Tsuda is helpless in the face of Kiyoko’s simple words.  This conversation not only makes a strong contrast with those he has with O-Nobu, but it also suggests an unbridgeable gap between Kiyoko and him.  However, very ironically, Kiyoko’s words, “you’re the kind of person who’d do that sort of thing” indicate the answer which Tsuda craves.  Kiyoko must have realized his artifice, abhorred it, and left him.

 

As we have seen, Sōseki explores how pride overcomes and distorts the relationship of a married couple with the masterly use of dialogue and letters.  The effectiveness of the dialogues is more prominent in their combination of the third-person narrative, which not only heightens the sense of dramatic irony but also conveys the possibility of psychological changes in characters.  Above all, it is remarkable that Sōseki is successful in not imposing himself to a great extent.

 

This self-effacement is evidence of the evolution of this great writer, whose previous novels had often displayed autobiographical aspects which constituted his intrusion into the story.  The atmosphere of Light and Darkness is so gloomy and oppressive as to make the reader sometimes find it stifling, but we can see from a different detached point of view, the comicality that arises from men’s and women’s pride and prejudice.  Sōseki presents the severe collision between two egos with the artistic techniques and attitude that he absorbed from Austen, and in this unfinished novel he approaches his ideal, sokuten kyoshi.  We can say that he transformed the Austenian novel of manners into the more modern psychological novel.

 

 

Notes

 

1. For his early response to Austen, see Sōseki, Zenshū 27: 30-33.  Hogan and Brodey discuss his responses, but do not touch on the idea of sokuten kyoshi.

 

2. For example, Sasaki and Matsuoka Yōko.

 

3. Sōseki, Zenshū 26: 292; Ōno Jun’ichi, note, Sōseki Zenshū, 26: 548; Sasaki 216.  The explanation as well as the picture of Sōseki’s calligraphy is printed in the note.  It is difficult to decide if it was written by Sōseki himself.  However, because the Writing Diary was published twenty days before Sōseki’s death, as Ōno and Sasaki argue, it might at least have been approved by Sōseki.  We can also as Matsuoka Yōko points out, see the similarity between sokuten kyoshi and John Keats’s “negative capability” (150-51).

 

4. Oka Eiichirō, “Natsume sensei no omoide” (Reminiscences of Teacher Natsume), Osaka Asahi 26 December 1916, qtd. in Sasaki 217.

 

 

Works Cited

 

Hogan, Eleanor J., and Inger Sigrun Brodey.  “Jane Austen in Japan: ‘Good Mother’ or ‘New Woman.’”  Persuasions On-Line 28.2 (2008).

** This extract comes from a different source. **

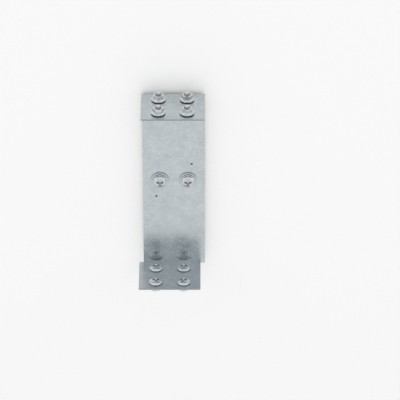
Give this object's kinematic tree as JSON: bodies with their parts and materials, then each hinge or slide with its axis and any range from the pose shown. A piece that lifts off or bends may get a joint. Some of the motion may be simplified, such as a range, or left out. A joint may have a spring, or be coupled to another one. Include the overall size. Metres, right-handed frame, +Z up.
{
  "type": "cable tray splice plate set",
  "caption": "Flat steel splice plates for one butt joint of a trunk-shaped cable tray, with cross-recess collar screws and flange nuts.",
  "frame": {"origin": "on the line where the two tray lengths butt, midway across the tray, on the face of the base plate that bears on the tray's base", "axes": "+X along the tray's run, +Y across the tray towards the left side plate, +Z up out of the tray's base, towards its open side"},
  "size_m": [0.0665, 0.217, 0.0584],
  "materials": {
    "galvanised_sheet": "hot-dip zinc coated cold-rolled sheet, dull with faint spangle and rolling lines",
    "zinc_screw": "cold-headed, bright clear zinc plating",
    "zinc_washer": "stamped, bright clear zinc plating",
    "zinc_nut": "cold-forged, clear zinc plating"
  },
  "bodies": {
    "root": {"base_plate": "galvanised_sheet", "left_side_plate": "galvanised_sheet", "right_side_plate": "galvanised_sheet", "base_screw_1": "zinc_screw", "base_screw_2": "zinc_screw", "base_washer_1": "zinc_washer", "base_washer_2": "zinc_washer", "base_nut_1": "zinc_nut", "base_nut_2": "zinc_nut", "left_screw_1": "zinc_screw", "left_screw_2": "zinc_screw", "left_screw_3": "zinc_screw", "left_screw_4": "zinc_screw", "right_screw_1": "zinc_screw", "right_screw_2": "zinc_screw", "right_screw_3": "zinc_screw", "right_screw_4": "zinc_screw", "left_nut_1": "zinc_nut", "left_nut_2": "zinc_nut", "left_nut_3": "zinc_nut", "left_nut_4": "zinc_nut", "right_nut_1": "zinc_nut", "right_nut_2": "zinc_nut", "right_nut_3": "zinc_nut", "right_nut_4": "zinc_nut"}
  },
  "joints": []
}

Matsuoka, Yōko McClain.  Magomusume kara mita Sōseki [Sōseki as Viewed by His Granddaughter].  Tokyo: Shinchōsha, 1995.

Matsuoka, Yuzuru.  Sōseki sensei [Teacher Sōseki].  Tokyo: Iwanami Shoten, 1934.

Natsume, Sōseki.  Theory of Literature and Other Critical Writings.  Ed. Michael K. Bourdaghs and Atsuko Ueda, Joseph A. Murphy.  New York: Columbia UP, 2009.

_____.  Light and Darkness.  Trans. V. H. Viglielmo.  Tokyo: Tuttle, 1972.

_____.  Sōseki Zenshū [The Complete Works of Sōseki].  28 vols. and supp.  Tokyo: Iwanami, 1993-97.

Sasaki, Mitsuru.  Sōseki suikō [A Study of Sōseki].  Tokyo: Ōfūsha, 1992.